**Dataset extract**
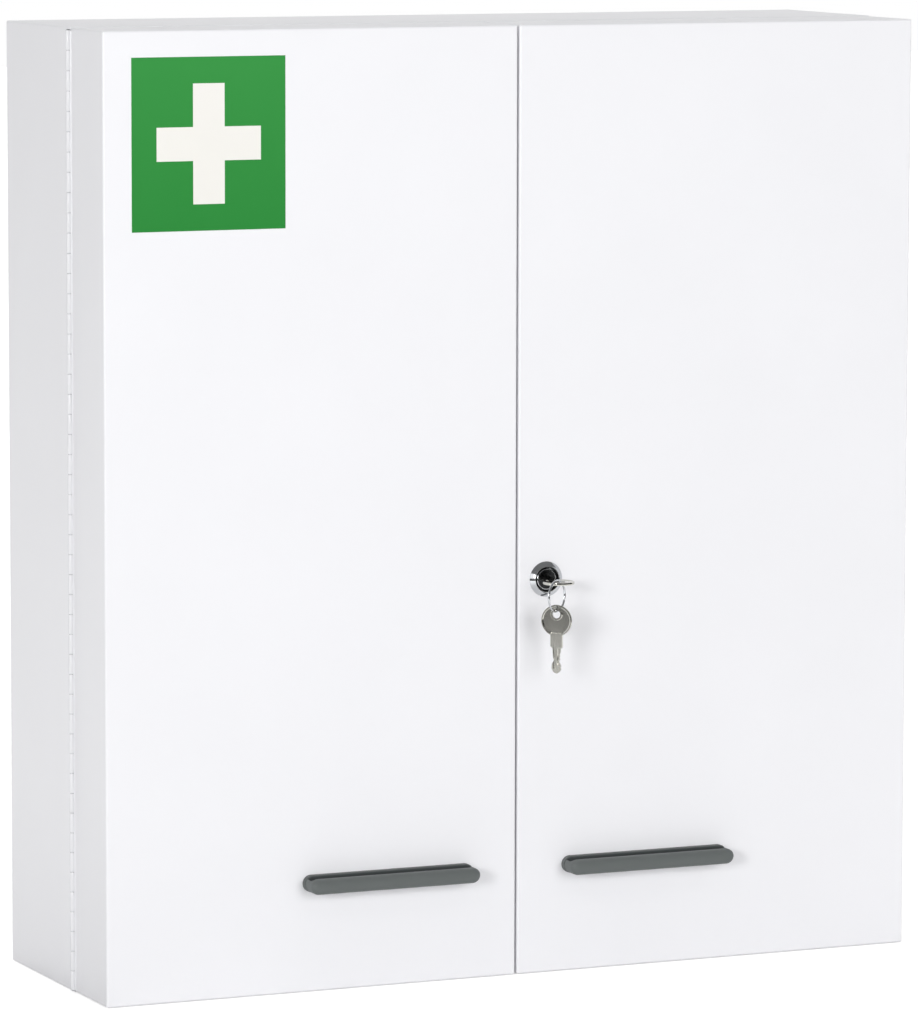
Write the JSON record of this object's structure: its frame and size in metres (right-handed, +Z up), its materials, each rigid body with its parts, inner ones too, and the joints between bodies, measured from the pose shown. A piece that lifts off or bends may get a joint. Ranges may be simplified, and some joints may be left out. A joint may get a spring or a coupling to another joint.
{
  "type": "lockable medicine cabinet",
  "caption": "Lockable steel wall cabinet with two box doors on full-height hinges, shelves, door trays, a cam lock with hanging keys, slide bolts and bar handles.",
  "frame": {"origin": "middle of the closed cabinet's footprint, without the handles, on the flat underside of the body", "axes": "+X to the right as seen from the front, +Y towards the wall, the doors open towards -Y, +Z up"},
  "size_m": [0.6508, 0.2394, 0.7],
  "materials": {
    "white_powder_coat": "satin",
    "zinc_plate": "satin",
    "bright_chrome": "polished",
    "dark_nickel": "satin",
    "key_nickel": "satin",
    "grey_plastic": "matte",
    "black_plastic": "matte",
    "black_rubber": "matte",
    "sign_green": "satin",
    "sign_white": "satin"
  },
  "bodies": {
    "cabinet": {"body_shell": "white_powder_coat", "front_frame": "white_powder_coat", "back_panel": "white_powder_coat", "left_shelf_rails": "white_powder_coat", "right_shelf_rails": "white_powder_coat", "shelf_clips": "zinc_plate", "lower_shelf": "white_powder_coat", "middle_shelf": "white_powder_coat", "upper_shelf": "white_powder_coat", "left_hinge_body_leaf": "white_powder_coat", "right_hinge_body_leaf": "white_powder_coat", "left_hinge_pin": "zinc_plate", "right_hinge_pin": "zinc_plate", "door_bumpers": "black_rubber"},
    "left_door": {"left_door_box": "white_powder_coat", "left_hinge_door_leaf": "white_powder_coat", "left_bottom_tray": "white_powder_coat", "left_middle_tray": "white_powder_coat", "left_top_tray": "white_powder_coat", "left_handle": "grey_plastic", "left_handle_screws": "zinc_plate", "sticker_field": "sign_green", "sticker_cross": "sign_white", "bolt_guides": "zinc_plate"},
    "upper_slide_bolt": {"upper_bolt": "zinc_plate", "upper_bolt_knob": "black_plastic"},
    "lower_slide_bolt": {"lower_bolt": "zinc_plate", "lower_bolt_knob": "black_plastic"},
    "right_door": {"right_door_box": "white_powder_coat", "right_hinge_door_leaf": "white_powder_coat", "right_bottom_tray": "white_powder_coat", "right_middle_tray": "white_powder_coat", "right_top_tray": "white_powder_coat", "right_handle": "grey_plastic", "right_handle_screws": "zinc_plate", "lock_housing": "bright_chrome", "lock_nut": "zinc_plate"},
    "lock": {"lock_plug": "dark_nickel", "lock_cam": "zinc_plate", "cam_screw": "zinc_plate"},
    "key_in_lock": {"door_key": "key_nickel"},
    "ring": {"key_ring": "bright_chrome"},
    "key_on_ring": {"spare_key": "key_nickel"}
  },
  "joints": [
    {"name": "left_door_swing", "type": "hinge", "parent": "cabinet", "child": "left_door", "pos_m": [-0.32337, -0.034, 0], "axis": [0, 0, -1], "range_deg": [0, 180]},
    {"name": "right_door_swing", "type": "hinge", "parent": "cabinet", "child": "right_door", "pos_m": [0.32337, -0.034, 0], "axis": [0, 0, 1], "range_deg": [0, 180]},
    {"name": "upper_bolt_slide", "type": "slide", "parent": "left_door", "child": "upper_slide_bolt", "axis": [0, 0, 1], "range_m": [0, 0.012]},
    {"name": "lower_bolt_slide", "type": "slide", "parent": "left_door", "child": "lower_slide_bolt", "axis": [0, 0, -1], "range_m": [0, 0.012]},
    {"name": "lock_turn", "type": "hinge", "parent": "right_door", "child": "lock", "pos_m": [0.0229, -0.1, 0.2936], "axis": [0, -1, 0], "range_deg": [0, 90]},
    {"name": "key_slide", "type": "slide", "parent": "lock", "child": "key_in_lock", "axis": [0, -1, 0], "range_m": [0, 0.024]},
    {"name": "ring_hang", "type": "hinge", "parent": "key_in_lock", "child": "ring", "pos_m": [0.0229, -0.1, 0.2936], "axis": [0, -1, 0], "range_deg": [-90, 0]},
    {"name": "spare_key_swing", "type": "hinge", "parent": "ring", "child": "key_on_ring", "pos_m": [0.01749, -0.13109, 0.27355], "axis": [-0.8192, -0.5736, 0], "range_deg": [-35, 60]}
  ],
  "couplings": [
    {"joint": "ring_hang", "follows": "lock_turn", "ratio": -1}
  ]
}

**Exercise objective**
Write each line above out exactly.

**Result of this exercise**
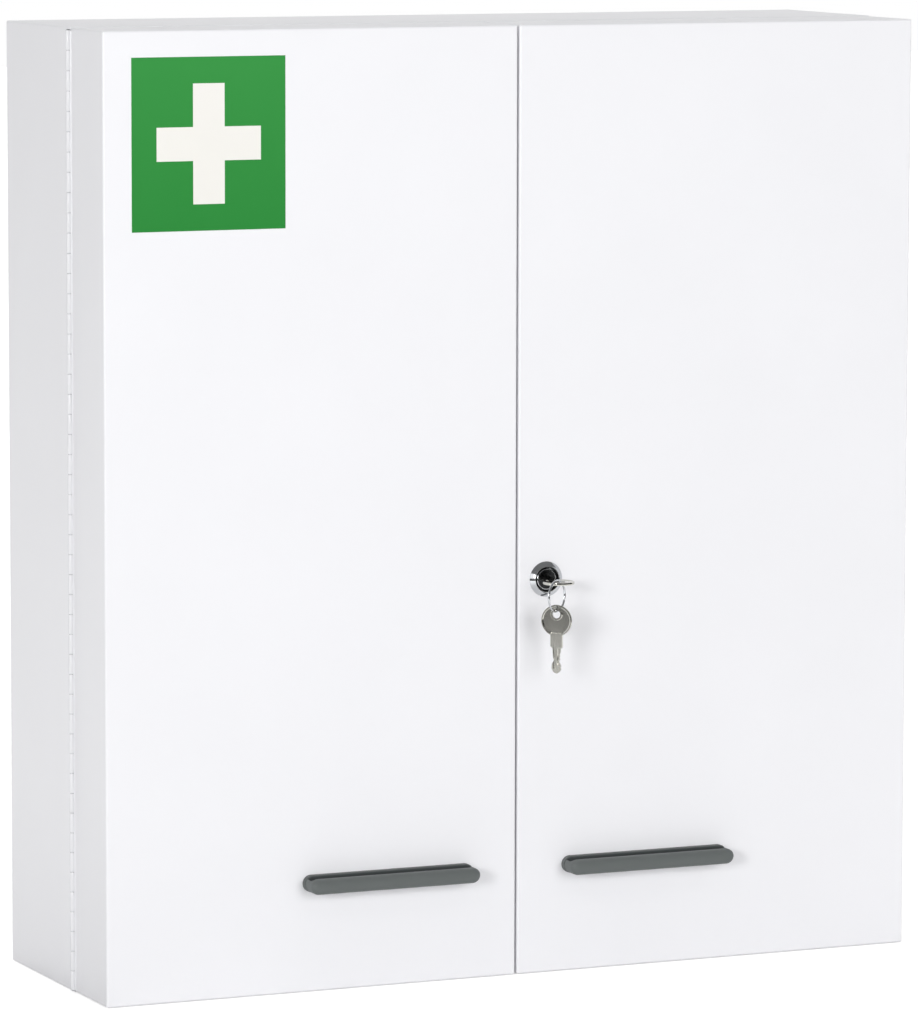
Write the JSON record of this object's structure: its frame and size in metres (right-handed, +Z up), its materials, each rigid body with its parts, inner ones too, and the joints between bodies, measured from the pose shown. A piece that lifts off or bends may get a joint. Ranges may be simplified, and some joints may be left out. A joint may get a spring or a coupling to another joint.
{
  "type": "lockable medicine cabinet",
  "caption": "Lockable steel wall cabinet with two box doors on full-height hinges, shelves, door trays, a cam lock with hanging keys, slide bolts and bar handles.",
  "frame": {"origin": "middle of the closed cabinet's footprint, without the handles, on the flat underside of the body", "axes": "+X to the right as seen from the front, +Y towards the wall, the doors open towards -Y, +Z up"},
  "size_m": [0.6508, 0.2394, 0.7],
  "materials": {
    "white_powder_coat": "satin",
    "zinc_plate": "satin",
    "bright_chrome": "polished",
    "dark_nickel": "satin",
    "key_nickel": "satin",
    "grey_plastic": "matte",
    "black_plastic": "matte",
    "black_rubber": "matte",
    "sign_green": "satin",
    "sign_white": "satin"
  },
  "bodies": {
    "cabinet": {"body_shell": "white_powder_coat", "front_frame": "white_powder_coat", "back_panel": "white_powder_coat", "left_shelf_rails": "white_powder_coat", "right_shelf_rails": "white_powder_coat", "shelf_clips": "zinc_plate", "lower_shelf": "white_powder_coat", "middle_shelf": "white_powder_coat", "upper_shelf": "white_powder_coat", "left_hinge_body_leaf": "white_powder_coat", "right_hinge_body_leaf": "white_powder_coat", "left_hinge_pin": "zinc_plate", "right_hinge_pin": "zinc_plate", "door_bumpers": "black_rubber"},
    "left_door": {"left_door_box": "white_powder_coat", "left_hinge_door_leaf": "white_powder_coat", "left_bottom_tray": "white_powder_coat", "left_middle_tray": "white_powder_coat", "left_top_tray": "white_powder_coat", "left_handle": "grey_plastic", "left_handle_screws": "zinc_plate", "sticker_field": "sign_green", "sticker_cross": "sign_white", "bolt_guides": "zinc_plate"},
    "upper_slide_bolt": {"upper_bolt": "zinc_plate", "upper_bolt_knob": "black_plastic"},
    "lower_slide_bolt": {"lower_bolt": "zinc_plate", "lower_bolt_knob": "black_plastic"},
    "right_door": {"right_door_box": "white_powder_coat", "right_hinge_door_leaf": "white_powder_coat", "right_bottom_tray": "white_powder_coat", "right_middle_tray": "white_powder_coat", "right_top_tray": "white_powder_coat", "right_handle": "grey_plastic", "right_handle_screws": "zinc_plate", "lock_housing": "bright_chrome", "lock_nut": "zinc_plate"},
    "lock": {"lock_plug": "dark_nickel", "lock_cam": "zinc_plate", "cam_screw": "zinc_plate"},
    "key_in_lock": {"door_key": "key_nickel"},
    "ring": {"key_ring": "bright_chrome"},
    "key_on_ring": {"spare_key": "key_nickel"}
  },
  "joints": [
    {"name": "left_door_swing", "type": "hinge", "parent": "cabinet", "child": "left_door", "pos_m": [-0.32337, -0.034, 0], "axis": [0, 0, -1], "range_deg": [0, 180]},
    {"name": "right_door_swing", "type": "hinge", "parent": "cabinet", "child": "right_door", "pos_m": [0.32337, -0.034, 0], "axis": [0, 0, 1], "range_deg": [0, 180]},
    {"name": "upper_bolt_slide", "type": "slide", "parent": "left_door", "child": "upper_slide_bolt", "axis": [0, 0, 1], "range_m": [0, 0.012]},
    {"name": "lower_bolt_slide", "type": "slide", "parent": "left_door", "child": "lower_slide_bolt", "axis": [0, 0, -1], "range_m": [0, 0.012]},
    {"name": "lock_turn", "type": "hinge", "parent": "right_door", "child": "lock", "pos_m": [0.0229, -0.1, 0.2936], "axis": [0, -1, 0], "range_deg": [0, 90]},
    {"name": "key_slide", "type": "slide", "parent": "lock", "child": "key_in_lock", "axis": [0, -1, 0], "range_m": [0, 0.024]},
    {"name": "ring_hang", "type": "hinge", "parent": "key_in_lock", "child": "ring", "pos_m": [0.0229, -0.1, 0.2936], "axis": [0, -1, 0], "range_deg": [-90, 0]},
    {"name": "spare_key_swing", "type": "hinge", "parent": "ring", "child": "key_on_ring", "pos_m": [0.01749, -0.13109, 0.27355], "axis": [-0.8192, -0.5736, 0], "range_deg": [-35, 60]}
  ],
  "couplings": [
    {"joint": "ring_hang", "follows": "lock_turn", "ratio": -1}
  ]
}